A one-page, 14-point U.S.-Iran memorandum was emerging as the narrowest path between a ceasefire and a wider regional shock, even as the Strait of Hormuz stayed the most dangerous pressure point in the talks. Iranian officials were reviewing the proposal and were expected to respond within 48 hours, a sign that Washington and Tehran had moved from broad signaling to the question of what each side could actually live with.
The shape of the bargain was still fragile. For the Trump administration, the most realistic concession was phased sanctions relief, not an open-ended rollback. For Iran, the hardest choices centered on uranium enrichment, the size and fate of its stockpile, and whether it would accept tighter limits that could be verified by outsiders. A durable settlement would need more than a pause in fighting; it would require clear rules on enrichment, a concrete answer on sanctions, and some form of regional security arrangement that reduced the risk of renewed attacks at sea. Anything less would amount to a temporary truce with a clock ticking toward the next crisis.

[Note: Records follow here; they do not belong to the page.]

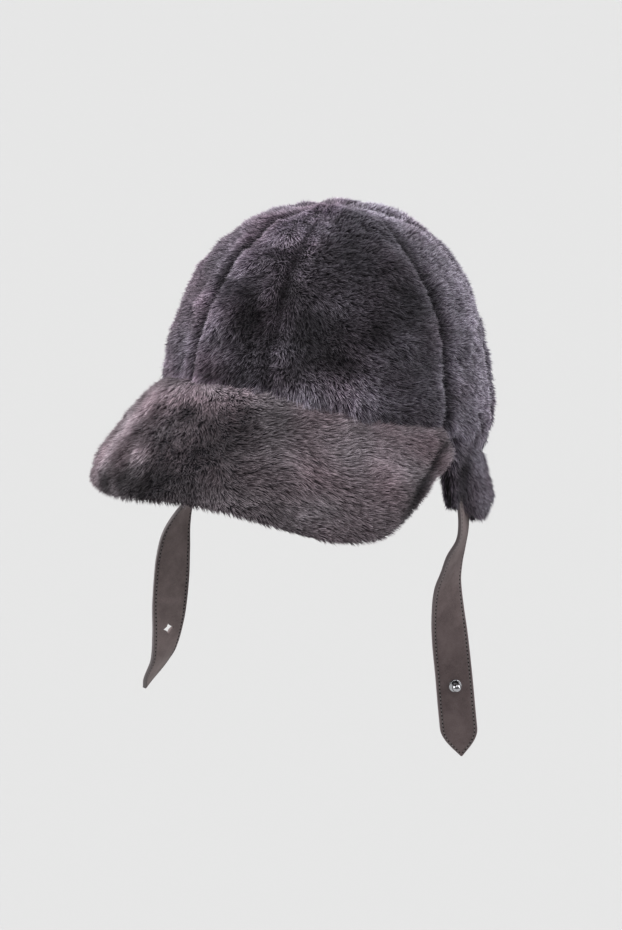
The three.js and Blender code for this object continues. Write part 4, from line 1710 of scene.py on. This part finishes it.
def main() -> None:
    """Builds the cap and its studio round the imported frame."""
    logging.basicConfig(level=logging.INFO, format="%(name)s: %(message)s")
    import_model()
    Studio().build()
    violet = FurFinish("plucked_rabbit_fur_violet_grey", "#15101a", "#4f4853", "#aca8b3", "#dfd0d4")
    mauve = FurFinish("plucked_rabbit_fur_mauve_grey", "#2c262a", "#645c61", "#b0a8ae", "#e2d5d8")
    fur, peak_fur = violet.material(), mauve.material()
    # The hide's outer face stands within the pile: dark like the dyed roots, and painted shade of the deep
    # fur.
    hide = SuedeFinish("dyed_suede_hide", "#211e23", "#332f35").material()
    crown = Crown()
    crown.build(Pile(fur, hide))
    # The peak is clipped more evenly, so its fur is smoother than the crown's.
    Peak(crown).build(Pile(peak_fur, hide, width=0.56, tufted=0.2, speckle=0.16, frizz=0.16))
    flap_pile = Pile(fur, hide, tufted=0.24, speckle=0.34)
    for side in Side:
        EarFlap(crown, side).build(flap_pile)
    left = ChinStrap(
        Side.LEFT,
        route=(
            (-50, 93.5, -18, 100), (-68, 93.4, -18, 109), (-80, 92.4, -18, 107), (-92, 88, -18, 96),
            (-104, 84.8, -18, 91), (-116, 82.2, -18, 81), (-133, 82.5, -18, 67), (-155, 84.9, -18, 50),
            (-177, 87.8, -18, 46), (-200, 90.5, -18, 40), (-231.7, 94.6, -18, 38),
        ),
    )  # fmt: skip
    right = ChinStrap(
        Side.RIGHT,
        route=(
            (-56, -93, -18, -88), (-68, -94.5, -16, -84), (-80, -101.5, -5, -80), (-92.5, -109, 6, -80),
            (-104.5, -110, 14.5, -97), (-121, -110, 19, -116), (-139, -110, 21.5, -127),
            (-156, -110, 24, -123), (-174, -110.5, 26, -107), (-192, -113, 28, -92),
            (-202.5, -118.5, 28, -85), (-214.5, -126.5, 27, -82), (-221.5, -130.5, 27, -81),
        ),
        hole=47.6,
    )  # fmt: skip
    # The near strap's edge colour is paler than its face: painted light on its edges and stitched groove,
    # which lie in shade.
    suede = SuedeFinish("brushed_nubuck_taupe_grey", "#594d4d", "#7c6e6e", cloud=11.0, edge="#867c7d")
    # The far strap hangs with its lining outwards, in the same leather painted paler: painted light on a
    # strap that hangs in shade.
    lining = SuedeFinish("brushed_nubuck_painted_light", "#6c605f", "#918382", cloud=11.0, edge="#6c6667")
    yarn = ThreadFinish("waxed_polyester_thread", "#a19b99", "#6c6668").material()
    # The needle holes are dark with painted shade.
    pricked = SuedeFinish("dark_needle_hole_suede", "#120f11", "#1c181a").material()
    stitches = stitch_row()
    left.build(suede.material(), yarn, pricked, stitches)
    right.build(lining.material(), yarn, pricked, stitches)
    BallStud(left).build(PlatedFinish("bright_nickel_plate", "#b4b4b8").material())


if __name__ == "__main__":
    main()
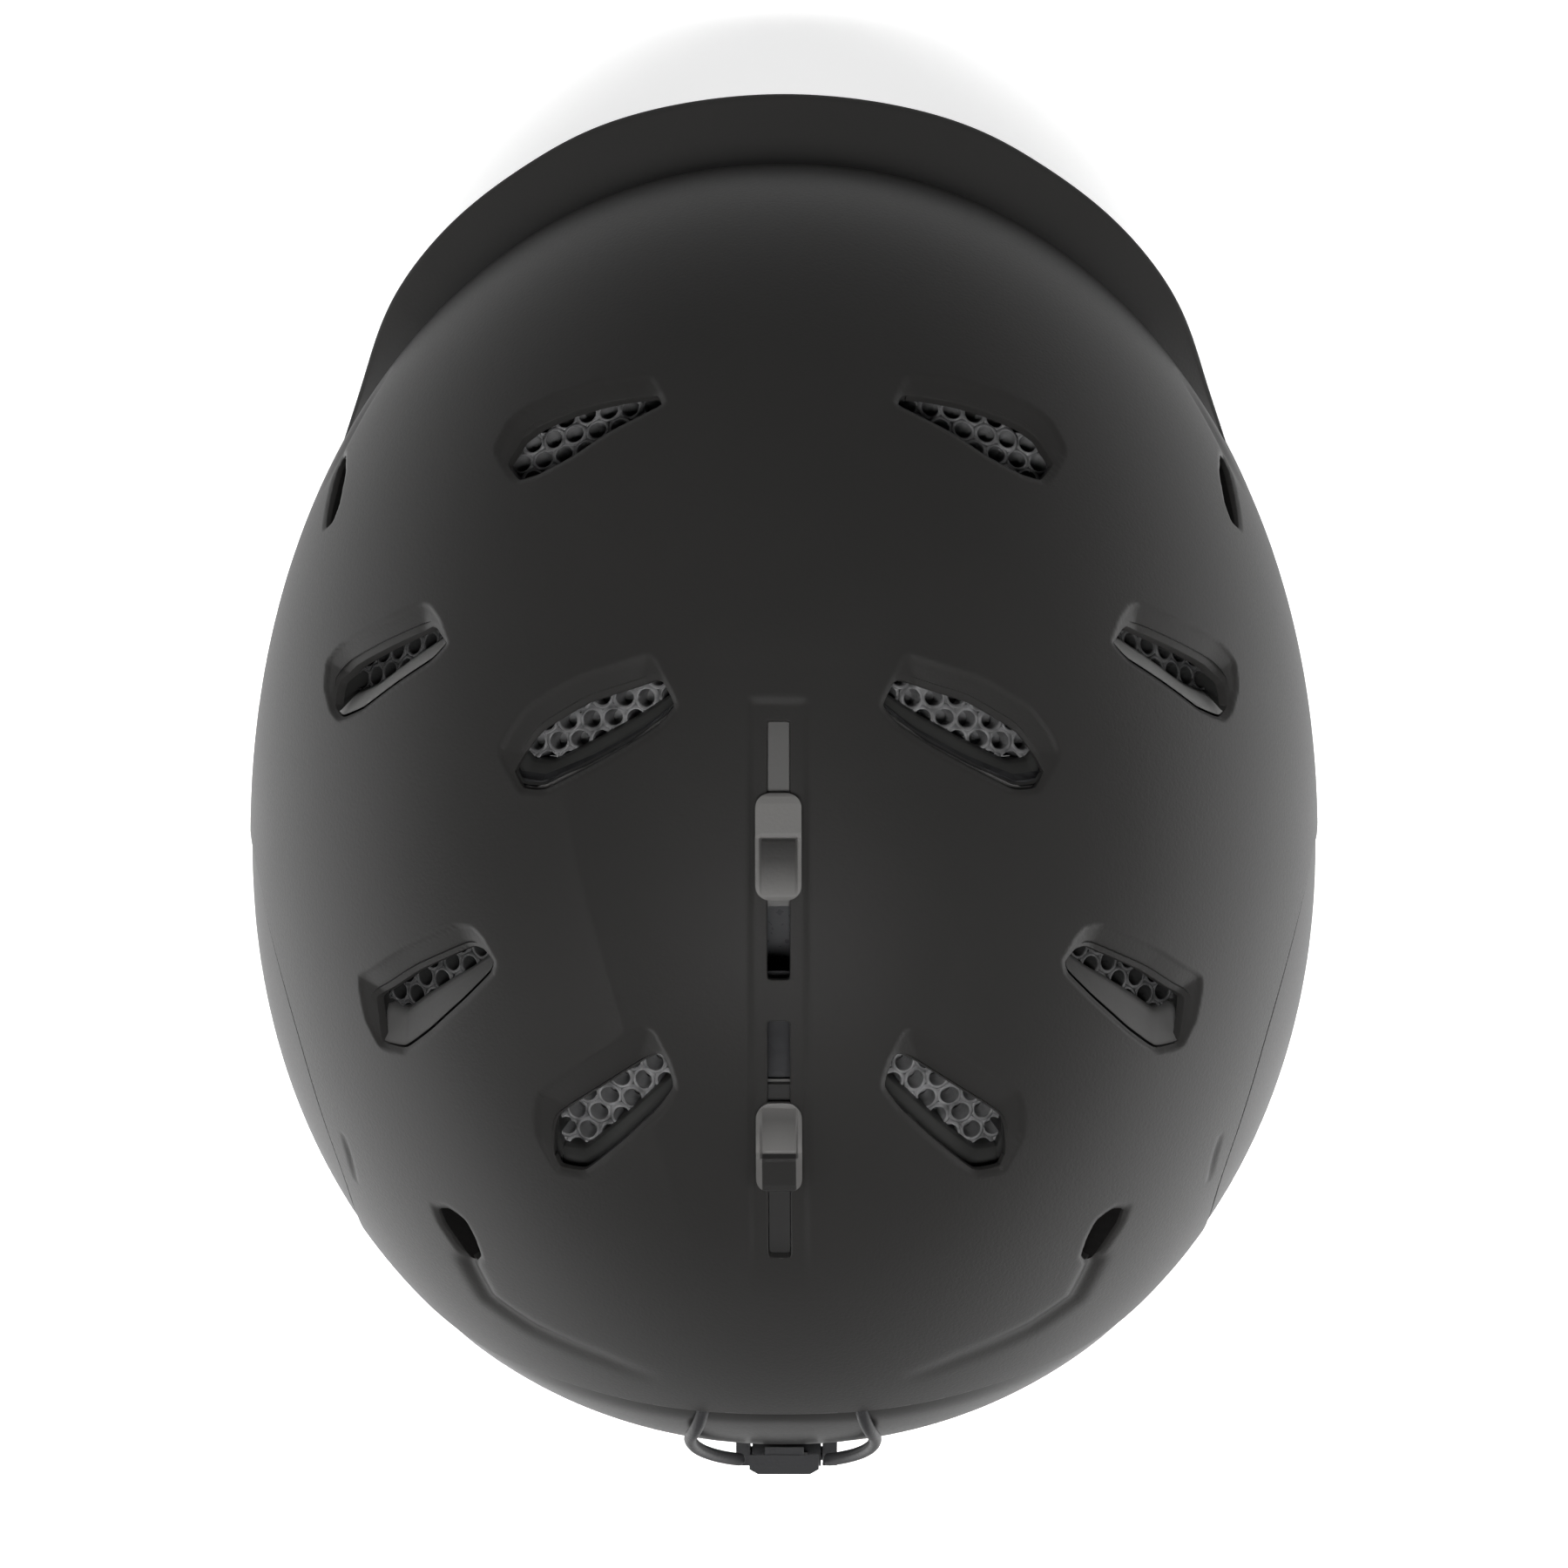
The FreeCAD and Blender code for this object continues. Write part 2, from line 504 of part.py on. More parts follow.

That urgency came from the Strait of Hormuz, through which an average of 20 million barrels a day of crude oil and oil products moved in 2025, according to the International Energy Agency. The U.S. Energy Information Administration says the waterway carries about one-fifth of global petroleum liquids consumption and about one-fifth of global LNG trade, and it warns that few alternatives exist if the passage is closed. In practical terms, that gives Tehran leverage far beyond the battlefield and gives Washington a strong incentive to keep shipping lanes open.

The State Department said on May 5 that the United States, Bahrain and other Gulf partners proposed a United Nations Security Council resolution aimed at defending freedom of navigation in the Strait of Hormuz. The draft would require Iran to stop attacks, mining and tolling. That diplomacy is part warning, part pressure campaign, and it shows how closely the nuclear track has become tied to maritime security.
Mehrzad Boroujerdi, the Vice Provost and Dean of the College of Arts, Sciences, and Education at Missouri University of Science and Technology, has spent years studying Iranian history and politics after senior posts at Virginia Tech and Syracuse University. His scholarship reflects the central dilemma now facing negotiators: a deal that leaves the nuclear issue unresolved will not last, but a deal that tries to solve everything at once may collapse under the weight of sanctions, shipping, and the wider economic fallout of war.